Several limitations in the research design must be considered when interpreting these study findings. First, the study was based on self-reported data because the focus was students’ perceptions and experiences. Future studies could include additional data from other sources (e.g., teachers) to consider multiple perspectives on lessons. In addition, the cross-sectional nature of the study does not permit any statements about causality. Future longitudinal studies could describe emotional experiences and learning processes over time. For example, a mixed-methods approach that incorporates classroom observations could offer important clues about qualitative differences between SL and TL environments (e.g., the ways in which teachers give support and adopt SL and TL principles). The latter approach could be controlled using student and teacher assessments in questionnaires. Future studies that examine the type of autonomy support provided to students (e.g., by observing lessons) are necessary to empirically review these suppositions.

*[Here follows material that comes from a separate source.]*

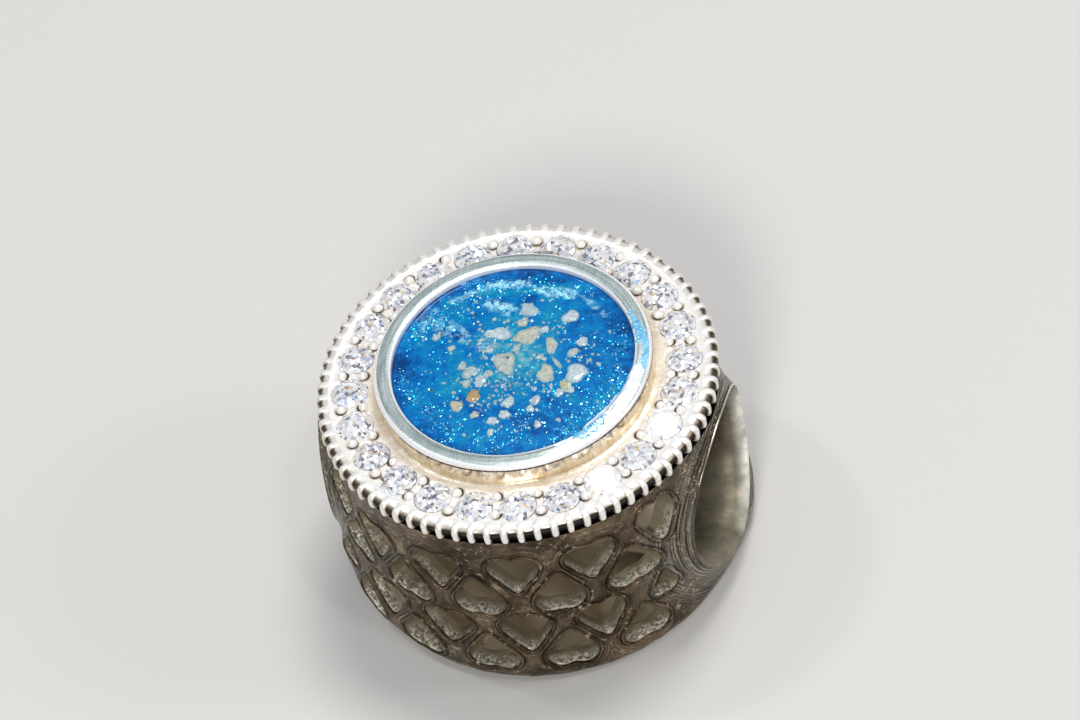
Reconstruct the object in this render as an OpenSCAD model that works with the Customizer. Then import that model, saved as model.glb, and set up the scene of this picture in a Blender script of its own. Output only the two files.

Future studies could provide a detailed examination of the quality of teachers’ support for autonomy in SL and TL environments. Researchers could contrast the extent to which students’ basic needs are satisfied in SL and TL environments in order to evaluate possible explanations for the findings of the present study.

Despite these limitations, the study makes an important contribution to academic research that accompanies practical school lessons by contrasting learning strategies and positive emotions of students in SL and TL environments. It also expands the body of research findings on SL to include early adolescents. These results confirm aspects of broaden-and-build theory as well as self-determination theory.